======== PROVIDED DATA

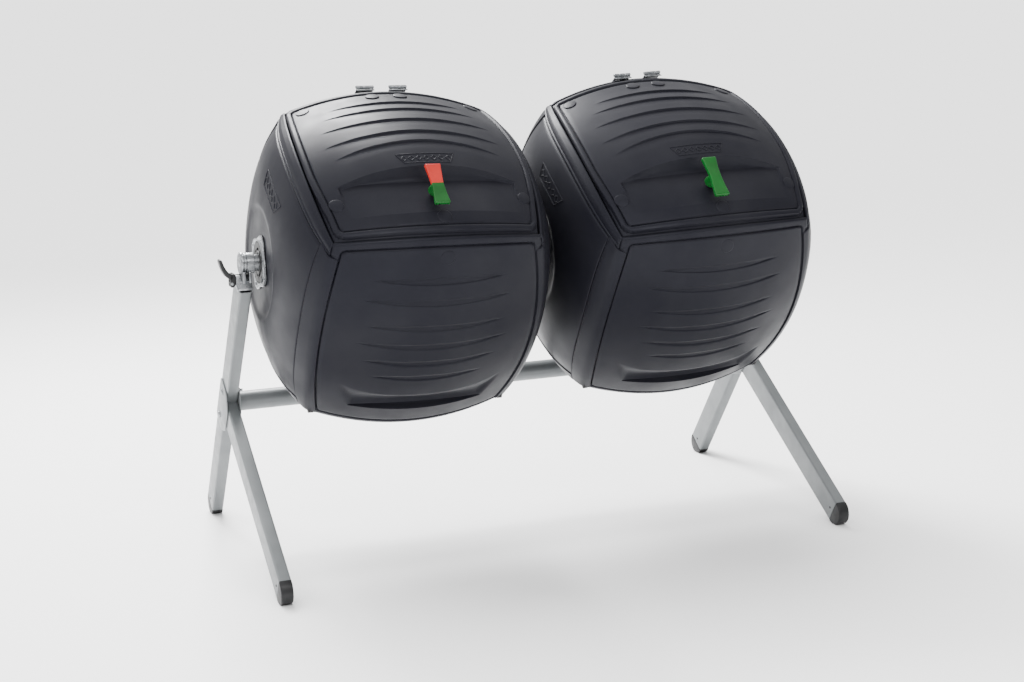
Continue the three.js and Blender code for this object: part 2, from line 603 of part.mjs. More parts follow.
for (const [name, side] of Object.entries(sides)) {
  const axleHalf = new THREE.Group();
  axleHalf.position.set(side * LEG_X, 0, AXLE_HEIGHT);
  axleHalf.rotation.y = -side * DROOP * DEG;
  tumbler.add(axleHalf);
  const drum = new THREE.Group();
  drum.position.x = side * (DRUM_OFFSET - LEG_X);
  drum.rotation.x = LID_TILT[name] * DEG;
  axleHalf.add(drum);

  const grid = evenly(8, SEAM);
  const fixedSides = { rear_upper_panel: -90, rear_lower_panel: -180, front_panel: 90 };
  for (const [part, turn] of Object.entries(fixedSides)) {
    const panel = addMesh(drum, `${name}_${part}`, sidePanel(grid, grid), drumPlastic);
    panel.rotation.x = turn * DEG;
  }
  for (const [place, facing] of [['outer', side], ['inner', -side]]) {
    const end = new THREE.Group();
    if (facing < 0) end.rotation.z = Math.PI;
    drum.add(end);
    addMesh(end, `${name}_${place}_end_panel`, endPanel(), drumPlastic);
    addMesh(end, `${name}_${place}_hub_plate`, hubPlate(), zinc);
    addMesh(end, `${name}_${place}_bush`, bush(), blackPlastic);
  }
  addMesh(drum, `${name}_latch_strike`, latchStrike(), zinc);

  // The lid and its latch, in the latch's own upright frame for the spindle's hole.
  const latchHole = rod(vec(0, 0, -60), vec(0, 0, 60), SPINDLE_RADIUS + 1, 12);
  latchHole.rotateX(latchLean).translate(0, latchFoot.y, latchFoot.z);
  const lidShape = sidePanel(fit(lidUs, LID_SEAM), fit(lidVs, LID_SEAM), recessDepth);
  addMesh(drum, `${name}_lid`, cut(lidShape, latchHole), drumPlastic);
  const latch = new THREE.Group();
  latch.position.set(0, latchFoot.y, latchFoot.z);
  latch.rotation.x = latchLean;
  drum.add(latch);
  addMesh(latch, `${name}_latch_handle`, latchHandle(), handlePlastic);
  addMesh(latch, `${name}_latch_tongue`, latchTongue(), zinc);

  const pinLine = HINGE_RADIUS / Math.SQRT2;
  const hinges = new THREE.Group();
  hinges.position.set(0, pinLine, pinLine);
  drum.add(hinges);
  for (const [mark, x] of [['a', -HINGE_X], ['b', HINGE_X]]) {
    const rear = hingeLeaf(x, -LEAF_LEAN * DEG, HINGE_REACH, true);
    addMesh(hinges, `${name}_hinge_base_${mark}`, rear, zinc);
    const front = hingeLeaf(x, (90 + LEAF_LEAN) * DEG, HINGE_REACH, false);
    addMesh(hinges, `${name}_hinge_leaf_${mark}`, front, zinc);
  }
}

export default tumbler;
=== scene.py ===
"""Looks of the twin compost tumbler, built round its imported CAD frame. Metres, +Z up."""

import json
import math

import bmesh
import bpy
import numpy as np
from mathutils import Matrix, Vector


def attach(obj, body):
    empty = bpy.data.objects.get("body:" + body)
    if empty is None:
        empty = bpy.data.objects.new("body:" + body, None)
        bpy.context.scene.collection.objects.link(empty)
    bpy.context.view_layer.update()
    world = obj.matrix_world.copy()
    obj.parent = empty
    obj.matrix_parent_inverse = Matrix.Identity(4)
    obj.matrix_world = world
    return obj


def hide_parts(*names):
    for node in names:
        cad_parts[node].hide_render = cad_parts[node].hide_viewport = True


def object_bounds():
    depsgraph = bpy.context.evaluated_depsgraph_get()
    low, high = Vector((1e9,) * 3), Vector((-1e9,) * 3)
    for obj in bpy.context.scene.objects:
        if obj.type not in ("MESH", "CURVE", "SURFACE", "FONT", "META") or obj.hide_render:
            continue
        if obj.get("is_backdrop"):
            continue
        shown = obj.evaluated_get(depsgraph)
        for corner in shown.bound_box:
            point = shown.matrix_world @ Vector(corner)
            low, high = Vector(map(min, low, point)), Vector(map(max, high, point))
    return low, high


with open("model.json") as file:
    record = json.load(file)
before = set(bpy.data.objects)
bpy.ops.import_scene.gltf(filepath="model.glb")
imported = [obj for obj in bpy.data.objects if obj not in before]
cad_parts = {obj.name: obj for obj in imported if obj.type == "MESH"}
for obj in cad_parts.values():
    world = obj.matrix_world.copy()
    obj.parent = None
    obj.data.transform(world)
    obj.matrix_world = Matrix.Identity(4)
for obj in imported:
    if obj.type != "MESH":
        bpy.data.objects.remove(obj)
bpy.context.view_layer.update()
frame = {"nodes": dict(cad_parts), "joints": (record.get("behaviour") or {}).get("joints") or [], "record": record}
JOINTS = {joint["name"]: joint for joint in frame["joints"]}
SIDES = {"left": -1, "right": 1}
MM = 0.001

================

Please set down all the data word for word.

= RESPONSE TO THE EXERCISE =
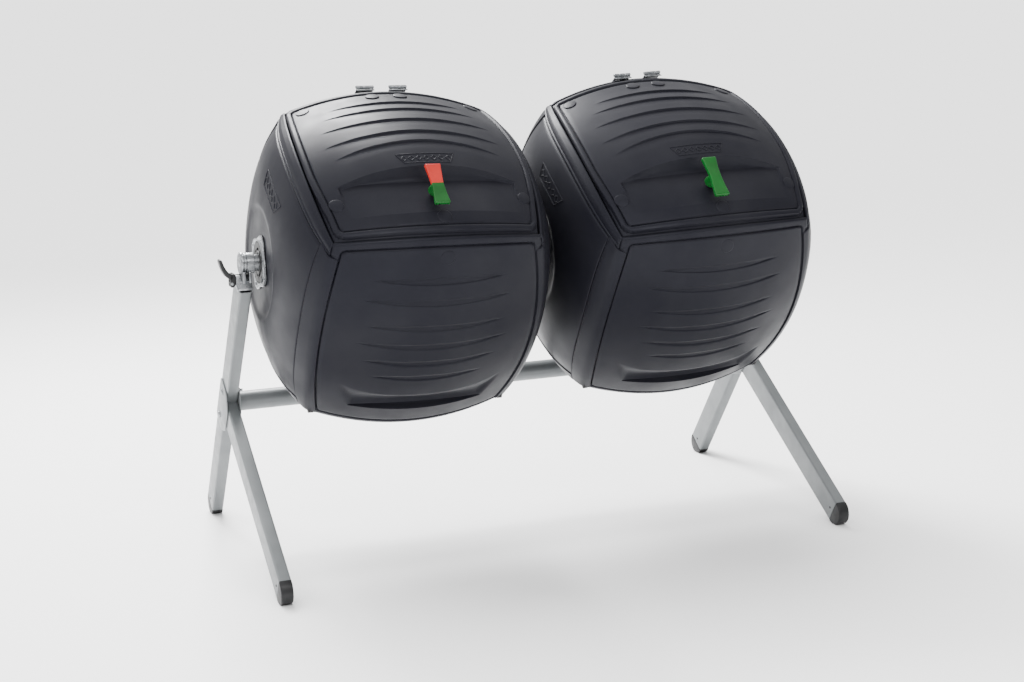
Continue the three.js and Blender code for this object: part 2, from line 603 of part.mjs. More parts follow.
for (const [name, side] of Object.entries(sides)) {
  const axleHalf = new THREE.Group();
  axleHalf.position.set(side * LEG_X, 0, AXLE_HEIGHT);
  axleHalf.rotation.y = -side * DROOP * DEG;
  tumbler.add(axleHalf);
  const drum = new THREE.Group();
  drum.position.x = side * (DRUM_OFFSET - LEG_X);
  drum.rotation.x = LID_TILT[name] * DEG;
  axleHalf.add(drum);

  const grid = evenly(8, SEAM);
  const fixedSides = { rear_upper_panel: -90, rear_lower_panel: -180, front_panel: 90 };
  for (const [part, turn] of Object.entries(fixedSides)) {
    const panel = addMesh(drum, `${name}_${part}`, sidePanel(grid, grid), drumPlastic);
    panel.rotation.x = turn * DEG;
  }
  for (const [place, facing] of [['outer', side], ['inner', -side]]) {
    const end = new THREE.Group();
    if (facing < 0) end.rotation.z = Math.PI;
    drum.add(end);
    addMesh(end, `${name}_${place}_end_panel`, endPanel(), drumPlastic);
    addMesh(end, `${name}_${place}_hub_plate`, hubPlate(), zinc);
    addMesh(end, `${name}_${place}_bush`, bush(), blackPlastic);
  }
  addMesh(drum, `${name}_latch_strike`, latchStrike(), zinc);

  // The lid and its latch, in the latch's own upright frame for the spindle's hole.
  const latchHole = rod(vec(0, 0, -60), vec(0, 0, 60), SPINDLE_RADIUS + 1, 12);
  latchHole.rotateX(latchLean).translate(0, latchFoot.y, latchFoot.z);
  const lidShape = sidePanel(fit(lidUs, LID_SEAM), fit(lidVs, LID_SEAM), recessDepth);
  addMesh(drum, `${name}_lid`, cut(lidShape, latchHole), drumPlastic);
  const latch = new THREE.Group();
  latch.position.set(0, latchFoot.y, latchFoot.z);
  latch.rotation.x = latchLean;
  drum.add(latch);
  addMesh(latch, `${name}_latch_handle`, latchHandle(), handlePlastic);
  addMesh(latch, `${name}_latch_tongue`, latchTongue(), zinc);

  const pinLine = HINGE_RADIUS / Math.SQRT2;
  const hinges = new THREE.Group();
  hinges.position.set(0, pinLine, pinLine);
  drum.add(hinges);
  for (const [mark, x] of [['a', -HINGE_X], ['b', HINGE_X]]) {
    const rear = hingeLeaf(x, -LEAF_LEAN * DEG, HINGE_REACH, true);
    addMesh(hinges, `${name}_hinge_base_${mark}`, rear, zinc);
    const front = hingeLeaf(x, (90 + LEAF_LEAN) * DEG, HINGE_REACH, false);
    addMesh(hinges, `${name}_hinge_leaf_${mark}`, front, zinc);
  }
}

export default tumbler;
=== scene.py ===
"""Looks of the twin compost tumbler, built round its imported CAD frame. Metres, +Z up."""

import json
import math

import bmesh
import bpy
import numpy as np
from mathutils import Matrix, Vector


def attach(obj, body):
    empty = bpy.data.objects.get("body:" + body)
    if empty is None:
        empty = bpy.data.objects.new("body:" + body, None)
        bpy.context.scene.collection.objects.link(empty)
    bpy.context.view_layer.update()
    world = obj.matrix_world.copy()
    obj.parent = empty
    obj.matrix_parent_inverse = Matrix.Identity(4)
    obj.matrix_world = world
    return obj


def hide_parts(*names):
    for node in names:
        cad_parts[node].hide_render = cad_parts[node].hide_viewport = True


def object_bounds():
    depsgraph = bpy.context.evaluated_depsgraph_get()
    low, high = Vector((1e9,) * 3), Vector((-1e9,) * 3)
    for obj in bpy.context.scene.objects:
        if obj.type not in ("MESH", "CURVE", "SURFACE", "FONT", "META") or obj.hide_render:
            continue
        if obj.get("is_backdrop"):
            continue
        shown = obj.evaluated_get(depsgraph)
        for corner in shown.bound_box:
            point = shown.matrix_world @ Vector(corner)
            low, high = Vector(map(min, low, point)), Vector(map(max, high, point))
    return low, high


with open("model.json") as file:
    record = json.load(file)
before = set(bpy.data.objects)
bpy.ops.import_scene.gltf(filepath="model.glb")
imported = [obj for obj in bpy.data.objects if obj not in before]
cad_parts = {obj.name: obj for obj in imported if obj.type == "MESH"}
for obj in cad_parts.values():
    world = obj.matrix_world.copy()
    obj.parent = None
    obj.data.transform(world)
    obj.matrix_world = Matrix.Identity(4)
for obj in imported:
    if obj.type != "MESH":
        bpy.data.objects.remove(obj)
bpy.context.view_layer.update()
frame = {"nodes": dict(cad_parts), "joints": (record.get("behaviour") or {}).get("joints") or [], "record": record}
JOINTS = {joint["name"]: joint for joint in frame["joints"]}
SIDES = {"left": -1, "right": 1}
MM = 0.001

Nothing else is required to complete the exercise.